What Happens When the Quilt Comes Off

When you let go of that old wrapping, a few things start to shift:

  • Your identity changes. You stop seeing yourself as the sum of your mistakes.

  • Your relationships open up. Others don’t have to tiptoe around your walls. You don’t have to hide.

  • Your decisions become driven by growth, not by fear of being found out.

  • Your mental & emotional energy frees up. You’re no longer spending 80 % of your day hiding what you’re trying to heal.

The quilt may have kept you “safe” from being seen—but spending life unseen is a cost you never wanted to pay.


How to Begin Removing Your Quilt

  1. Acknowledge what you’ve carried. Sit with one piece of the quilt—guilt, shame, regret—and name it.

  2. Write it out. Get the shame on paper. Speak out loud what you’ve been hiding.

  3. Ask for help. You don’t have to do this alone. Connection replaces isolation.

  4. Offer yourself forgiveness. “I saw, I felt, I made choices—and now I choose something different.”

  5. Choose differently today. One small boundary, one honest conversation, one act of self-respect. The quilt loosens.

  6. Celebrate unwrapping moments. Each time you live without the weight of a secret, light finds you.


SLAY Reflection

  1. Do you feel like you’re still wrapped in a shame and guilt quilt?

  2. How does carrying it help you—and how does it hurt you?

  3. What would letting it go allow you to feel or do?

  4. How would your day change if you didn’t have to hide parts of yourself?

  5. What is one small step you can take today to un-wrap something you’ve been carrying?


S – See the quilt you’ve been wearing
L – Let the light of truth and forgiveness in
A – Align with your worth beyond your mistakes
Y – Yield to freedom—un-wrap, un-hide, unleash the real you


Call to Action: Join the Conversation

I’d love to hear from you.
What part of your shame and guilt quilt are you ready to set down—and what might you gain when you do?
Share your story in the comments. Let’s walk out of the shadows—together.

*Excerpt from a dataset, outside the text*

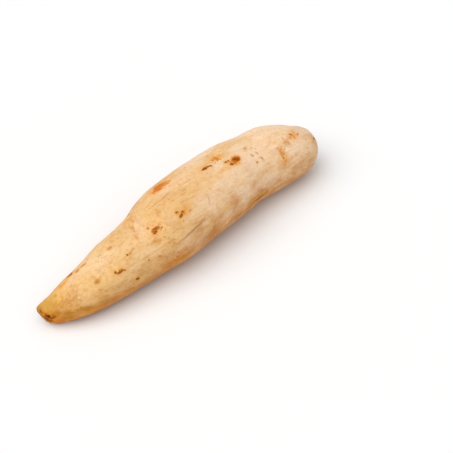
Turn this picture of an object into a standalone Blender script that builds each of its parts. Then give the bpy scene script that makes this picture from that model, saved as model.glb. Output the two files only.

And if you know someone who’s still carrying that quilt, send this to them. Sometimes, someone else saying: “You don’t have to keep carrying it,” is enough to help the process begin.

#SlayOn

Slay Say

Good morning SLAYER! All you can change is yourself, but that can change everything.

New blog goes up Tuesday, until then…SLAY on!

State Of Slay Beautiful

Humility Coming From Pain

I know for me, it took a lot of pain before I found any humility, it actually took me getting knocked down to me knees, time and time again, until I finally surrendered. Up until that point, I thought I knew better, knew what was best for me, and usually, what was best for you too. My ego kept me sick, and it kept me from having meaningful honest relationships in my life. I was never going to find or see a solution when my ego was running the show, and it was my ego that nearly cost me my life. Humility is where we’re teachable, it’s where the light comes in and the healing can start. It’s that place where we give ourselves permission to ask for help, and where we find the willingness to do the work to find peace. Why do we put ourselves through so much pain until we are able to find humility?

I used to think that humility meant weakness. That it meant I couldn’t fail or make excuses for myself, that I had to have it all figured out, and be successful in everything I did. Now that is one tall order I was never going to live up to, no one could. And, not at all what humility actually is. I also used to confuse humility with self-deprecation. I would tell myself I was being humble but really just putting myself down or not taking credit for a compliment or appreciation of a job well done. That was as close to humility as I ever got, self-abuse to beat my ego down for a moment before it inflated back up to it’s super-sized proportion.

When set out on a path of recovery, I was told I needed to stay right-sized. That struggle inside of me of thinking I knew everything but that I was also a piece if crap didn’t know what to do with that. What size was right? I needed to find some humility and figure it out.

The first step of humility for me was asking for help. A phone call that opened the door, and it was from that step that I was able to find some humility from there, but it took some work to get my ego “right-sized” and admit that not only did I not know everything, I probably knew very little. In fact, considering where I found myself, I probably didn’t know much of anything in that moment. That was scary, but also exciting, to know that, if I let myself, I was about to embark on a new way of life that was going to teach me how to live in a healthier happier way. I had to push that ego aside over and over, as being teachable was the most important thing I needed to get better, and still is today. I needed to look at my part of things, and my part was all over the misery and heartache I had felt in my past, and learn to forgive myself and not blame others for my mistakes and choices that had gotten me to that place. I had to learn what true humility was, and I had to learn that when I let my ego run the show again that the only result was pain, pain that would eventually bring me back to humility.

We don’t have to wait for pain to push us to humility, but for many of us that’s what it takes. Sometimes a lot of pain. I am grateful that I was able to endure the pain I was to find my humility, and that I have learned over the years what true humility is and how to use it properly in my life. I know today that we are all important, and what we say, feel and do has the same level of importance and worth, we are all here to contribute and to share who we are and what we are, the best of what we have to offer, but none of us are better than any other, we are all here to learn, to grow, and, to remain teachable, because if we lose that teachability we probably setting ourselves up for more pain. SLAY on!

SLAY OF THE DAY: Has pain lead you to humility in your life? How so? What pain of you caused yourself with your lack of humility? Do you consider humility a bad thing? Why is that? How have you seen humility be a positive attribute in your life or the life of others? What can you do to find more humility in your life? No human being knows everything, and what we do know is limited to our perspective and experience, it is important to always remain open to new ideas and concepts, as well as the knowledge that there the world is much bigger than what we see everyday. We all have a great contribution to make, to share our best selves, but no one’s contribution is better than anyone else’s if it comes from your true self and shared from our heart.